==== Records provided

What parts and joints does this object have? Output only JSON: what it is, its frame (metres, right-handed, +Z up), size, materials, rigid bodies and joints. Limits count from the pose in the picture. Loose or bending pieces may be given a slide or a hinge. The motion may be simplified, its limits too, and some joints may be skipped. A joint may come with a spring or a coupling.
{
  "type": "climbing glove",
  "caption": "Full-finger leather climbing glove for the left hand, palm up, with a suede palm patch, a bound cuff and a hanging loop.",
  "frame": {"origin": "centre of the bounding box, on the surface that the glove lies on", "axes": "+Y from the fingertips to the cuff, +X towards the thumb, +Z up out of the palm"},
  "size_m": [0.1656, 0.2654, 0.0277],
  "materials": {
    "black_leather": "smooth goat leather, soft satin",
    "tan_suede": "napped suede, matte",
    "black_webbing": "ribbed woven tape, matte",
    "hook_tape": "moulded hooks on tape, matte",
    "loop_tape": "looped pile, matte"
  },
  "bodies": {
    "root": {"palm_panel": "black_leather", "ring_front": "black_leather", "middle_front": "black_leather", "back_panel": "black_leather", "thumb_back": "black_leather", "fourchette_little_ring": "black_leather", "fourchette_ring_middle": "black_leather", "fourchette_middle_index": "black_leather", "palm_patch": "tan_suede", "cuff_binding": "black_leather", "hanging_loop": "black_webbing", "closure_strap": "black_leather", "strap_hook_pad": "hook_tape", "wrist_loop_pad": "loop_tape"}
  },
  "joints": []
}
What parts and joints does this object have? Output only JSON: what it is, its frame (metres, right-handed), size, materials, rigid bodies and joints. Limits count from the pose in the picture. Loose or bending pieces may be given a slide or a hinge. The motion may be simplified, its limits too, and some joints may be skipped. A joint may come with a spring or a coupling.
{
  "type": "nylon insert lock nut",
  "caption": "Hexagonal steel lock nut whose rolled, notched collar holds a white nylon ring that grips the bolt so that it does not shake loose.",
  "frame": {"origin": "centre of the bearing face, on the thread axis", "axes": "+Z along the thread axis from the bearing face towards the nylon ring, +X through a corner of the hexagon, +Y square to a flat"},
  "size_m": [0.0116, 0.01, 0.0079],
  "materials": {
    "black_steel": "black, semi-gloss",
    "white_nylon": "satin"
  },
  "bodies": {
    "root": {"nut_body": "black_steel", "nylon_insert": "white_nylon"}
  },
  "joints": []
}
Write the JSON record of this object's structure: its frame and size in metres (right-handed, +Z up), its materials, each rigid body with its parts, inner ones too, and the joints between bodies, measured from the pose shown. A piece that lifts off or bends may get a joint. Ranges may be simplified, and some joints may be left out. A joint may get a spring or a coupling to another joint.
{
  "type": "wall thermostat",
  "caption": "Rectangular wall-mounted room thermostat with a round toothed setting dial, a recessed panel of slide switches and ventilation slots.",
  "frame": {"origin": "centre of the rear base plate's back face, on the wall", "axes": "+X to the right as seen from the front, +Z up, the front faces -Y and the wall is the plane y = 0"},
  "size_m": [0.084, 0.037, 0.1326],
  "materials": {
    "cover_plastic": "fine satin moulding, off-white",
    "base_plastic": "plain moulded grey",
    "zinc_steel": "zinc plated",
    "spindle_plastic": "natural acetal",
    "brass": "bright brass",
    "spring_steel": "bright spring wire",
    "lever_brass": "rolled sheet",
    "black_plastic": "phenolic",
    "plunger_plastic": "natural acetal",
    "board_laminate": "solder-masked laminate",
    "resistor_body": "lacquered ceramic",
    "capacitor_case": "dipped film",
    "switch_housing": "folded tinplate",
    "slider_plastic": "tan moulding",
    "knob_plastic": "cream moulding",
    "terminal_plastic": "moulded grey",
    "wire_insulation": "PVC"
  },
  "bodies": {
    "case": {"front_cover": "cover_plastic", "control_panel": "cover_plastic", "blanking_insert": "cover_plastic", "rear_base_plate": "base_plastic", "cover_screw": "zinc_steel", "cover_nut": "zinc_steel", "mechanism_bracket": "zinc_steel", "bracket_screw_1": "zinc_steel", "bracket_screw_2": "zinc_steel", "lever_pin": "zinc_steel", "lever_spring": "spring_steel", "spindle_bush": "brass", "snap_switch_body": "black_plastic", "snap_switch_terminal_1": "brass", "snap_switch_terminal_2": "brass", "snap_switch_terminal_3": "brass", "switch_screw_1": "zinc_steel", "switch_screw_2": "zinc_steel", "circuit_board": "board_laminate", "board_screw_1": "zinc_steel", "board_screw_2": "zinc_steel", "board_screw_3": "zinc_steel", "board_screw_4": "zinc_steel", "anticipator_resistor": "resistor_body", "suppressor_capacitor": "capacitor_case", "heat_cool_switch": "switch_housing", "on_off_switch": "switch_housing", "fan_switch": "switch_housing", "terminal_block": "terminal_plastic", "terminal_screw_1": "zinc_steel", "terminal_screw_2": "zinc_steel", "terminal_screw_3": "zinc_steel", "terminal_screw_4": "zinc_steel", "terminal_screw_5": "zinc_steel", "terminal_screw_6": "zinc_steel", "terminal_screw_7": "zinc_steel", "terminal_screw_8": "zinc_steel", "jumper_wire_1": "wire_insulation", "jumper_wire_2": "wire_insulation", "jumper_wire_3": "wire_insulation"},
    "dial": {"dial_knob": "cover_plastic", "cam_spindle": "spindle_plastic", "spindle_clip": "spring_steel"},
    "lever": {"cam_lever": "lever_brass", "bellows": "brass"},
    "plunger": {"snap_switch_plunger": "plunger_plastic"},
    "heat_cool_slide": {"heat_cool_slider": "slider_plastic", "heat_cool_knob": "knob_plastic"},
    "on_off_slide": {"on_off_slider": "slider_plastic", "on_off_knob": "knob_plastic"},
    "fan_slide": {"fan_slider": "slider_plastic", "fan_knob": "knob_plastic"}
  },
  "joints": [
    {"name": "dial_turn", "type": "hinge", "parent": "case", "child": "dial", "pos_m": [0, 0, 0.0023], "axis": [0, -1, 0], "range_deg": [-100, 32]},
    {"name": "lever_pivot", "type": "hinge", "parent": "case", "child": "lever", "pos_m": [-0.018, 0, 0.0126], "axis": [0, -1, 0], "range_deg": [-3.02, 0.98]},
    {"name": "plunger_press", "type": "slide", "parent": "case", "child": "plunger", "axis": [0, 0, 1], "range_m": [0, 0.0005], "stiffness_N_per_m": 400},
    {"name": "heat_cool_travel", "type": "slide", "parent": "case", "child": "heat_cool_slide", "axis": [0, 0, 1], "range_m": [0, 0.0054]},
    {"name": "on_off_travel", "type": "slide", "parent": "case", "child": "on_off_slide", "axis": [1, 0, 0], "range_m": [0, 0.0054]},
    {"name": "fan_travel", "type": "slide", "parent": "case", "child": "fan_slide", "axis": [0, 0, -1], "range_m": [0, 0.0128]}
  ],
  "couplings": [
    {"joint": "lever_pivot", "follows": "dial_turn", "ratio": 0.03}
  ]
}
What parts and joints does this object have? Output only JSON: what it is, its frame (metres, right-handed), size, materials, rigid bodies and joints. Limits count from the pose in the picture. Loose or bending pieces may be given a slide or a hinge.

========

> **What this task involves**
Provide all the records again, word for word.

> **Answer below**
What parts and joints does this object have? Output only JSON: what it is, its frame (metres, right-handed, +Z up), size, materials, rigid bodies and joints. Limits count from the pose in the picture. Loose or bending pieces may be given a slide or a hinge. The motion may be simplified, its limits too, and some joints may be skipped. A joint may come with a spring or a coupling.
{
  "type": "climbing glove",
  "caption": "Full-finger leather climbing glove for the left hand, palm up, with a suede palm patch, a bound cuff and a hanging loop.",
  "frame": {"origin": "centre of the bounding box, on the surface that the glove lies on", "axes": "+Y from the fingertips to the cuff, +X towards the thumb, +Z up out of the palm"},
  "size_m": [0.1656, 0.2654, 0.0277],
  "materials": {
    "black_leather": "smooth goat leather, soft satin",
    "tan_suede": "napped suede, matte",
    "black_webbing": "ribbed woven tape, matte",
    "hook_tape": "moulded hooks on tape, matte",
    "loop_tape": "looped pile, matte"
  },
  "bodies": {
    "root": {"palm_panel": "black_leather", "ring_front": "black_leather", "middle_front": "black_leather", "back_panel": "black_leather", "thumb_back": "black_leather", "fourchette_little_ring": "black_leather", "fourchette_ring_middle": "black_leather", "fourchette_middle_index": "black_leather", "palm_patch": "tan_suede", "cuff_binding": "black_leather", "hanging_loop": "black_webbing", "closure_strap": "black_leather", "strap_hook_pad": "hook_tape", "wrist_loop_pad": "loop_tape"}
  },
  "joints": []
}
What parts and joints does this object have? Output only JSON: what it is, its frame (metres, right-handed), size, materials, rigid bodies and joints. Limits count from the pose in the picture. Loose or bending pieces may be given a slide or a hinge. The motion may be simplified, its limits too, and some joints may be skipped. A joint may come with a spring or a coupling.
{
  "type": "nylon insert lock nut",
  "caption": "Hexagonal steel lock nut whose rolled, notched collar holds a white nylon ring that grips the bolt so that it does not shake loose.",
  "frame": {"origin": "centre of the bearing face, on the thread axis", "axes": "+Z along the thread axis from the bearing face towards the nylon ring, +X through a corner of the hexagon, +Y square to a flat"},
  "size_m": [0.0116, 0.01, 0.0079],
  "materials": {
    "black_steel": "black, semi-gloss",
    "white_nylon": "satin"
  },
  "bodies": {
    "root": {"nut_body": "black_steel", "nylon_insert": "white_nylon"}
  },
  "joints": []
}
Write the JSON record of this object's structure: its frame and size in metres (right-handed, +Z up), its materials, each rigid body with its parts, inner ones too, and the joints between bodies, measured from the pose shown. A piece that lifts off or bends may get a joint. Ranges may be simplified, and some joints may be left out. A joint may get a spring or a coupling to another joint.
{
  "type": "wall thermostat",
  "caption": "Rectangular wall-mounted room thermostat with a round toothed setting dial, a recessed panel of slide switches and ventilation slots.",
  "frame": {"origin": "centre of the rear base plate's back face, on the wall", "axes": "+X to the right as seen from the front, +Z up, the front faces -Y and the wall is the plane y = 0"},
  "size_m": [0.084, 0.037, 0.1326],
  "materials": {
    "cover_plastic": "fine satin moulding, off-white",
    "base_plastic": "plain moulded grey",
    "zinc_steel": "zinc plated",
    "spindle_plastic": "natural acetal",
    "brass": "bright brass",
    "spring_steel": "bright spring wire",
    "lever_brass": "rolled sheet",
    "black_plastic": "phenolic",
    "plunger_plastic": "natural acetal",
    "board_laminate": "solder-masked laminate",
    "resistor_body": "lacquered ceramic",
    "capacitor_case": "dipped film",
    "switch_housing": "folded tinplate",
    "slider_plastic": "tan moulding",
    "knob_plastic": "cream moulding",
    "terminal_plastic": "moulded grey",
    "wire_insulation": "PVC"
  },
  "bodies": {
    "case": {"front_cover": "cover_plastic", "control_panel": "cover_plastic", "blanking_insert": "cover_plastic", "rear_base_plate": "base_plastic", "cover_screw": "zinc_steel", "cover_nut": "zinc_steel", "mechanism_bracket": "zinc_steel", "bracket_screw_1": "zinc_steel", "bracket_screw_2": "zinc_steel", "lever_pin": "zinc_steel", "lever_spring": "spring_steel", "spindle_bush": "brass", "snap_switch_body": "black_plastic", "snap_switch_terminal_1": "brass", "snap_switch_terminal_2": "brass", "snap_switch_terminal_3": "brass", "switch_screw_1": "zinc_steel", "switch_screw_2": "zinc_steel", "circuit_board": "board_laminate", "board_screw_1": "zinc_steel", "board_screw_2": "zinc_steel", "board_screw_3": "zinc_steel", "board_screw_4": "zinc_steel", "anticipator_resistor": "resistor_body", "suppressor_capacitor": "capacitor_case", "heat_cool_switch": "switch_housing", "on_off_switch": "switch_housing", "fan_switch": "switch_housing", "terminal_block": "terminal_plastic", "terminal_screw_1": "zinc_steel", "terminal_screw_2": "zinc_steel", "terminal_screw_3": "zinc_steel", "terminal_screw_4": "zinc_steel", "terminal_screw_5": "zinc_steel", "terminal_screw_6": "zinc_steel", "terminal_screw_7": "zinc_steel", "terminal_screw_8": "zinc_steel", "jumper_wire_1": "wire_insulation", "jumper_wire_2": "wire_insulation", "jumper_wire_3": "wire_insulation"},
    "dial": {"dial_knob": "cover_plastic", "cam_spindle": "spindle_plastic", "spindle_clip": "spring_steel"},
    "lever": {"cam_lever": "lever_brass", "bellows": "brass"},
    "plunger": {"snap_switch_plunger": "plunger_plastic"},
    "heat_cool_slide": {"heat_cool_slider": "slider_plastic", "heat_cool_knob": "knob_plastic"},
    "on_off_slide": {"on_off_slider": "slider_plastic", "on_off_knob": "knob_plastic"},
    "fan_slide": {"fan_slider": "slider_plastic", "fan_knob": "knob_plastic"}
  },
  "joints": [
    {"name": "dial_turn", "type": "hinge", "parent": "case", "child": "dial", "pos_m": [0, 0, 0.0023], "axis": [0, -1, 0], "range_deg": [-100, 32]},
    {"name": "lever_pivot", "type": "hinge", "parent": "case", "child": "lever", "pos_m": [-0.018, 0, 0.0126], "axis": [0, -1, 0], "range_deg": [-3.02, 0.98]},
    {"name": "plunger_press", "type": "slide", "parent": "case", "child": "plunger", "axis": [0, 0, 1], "range_m": [0, 0.0005], "stiffness_N_per_m": 400},
    {"name": "heat_cool_travel", "type": "slide", "parent": "case", "child": "heat_cool_slide", "axis": [0, 0, 1], "range_m": [0, 0.0054]},
    {"name": "on_off_travel", "type": "slide", "parent": "case", "child": "on_off_slide", "axis": [1, 0, 0], "range_m": [0, 0.0054]},
    {"name": "fan_travel", "type": "slide", "parent": "case", "child": "fan_slide", "axis": [0, 0, -1], "range_m": [0, 0.0128]}
  ],
  "couplings": [
    {"joint": "lever_pivot", "follows": "dial_turn", "ratio": 0.03}
  ]
}
What parts and joints does this object have? Output only JSON: what it is, its frame (metres, right-handed), size, materials, rigid bodies and joints. Limits count from the pose in the picture. Loose or bending pieces may be given a slide or a hinge.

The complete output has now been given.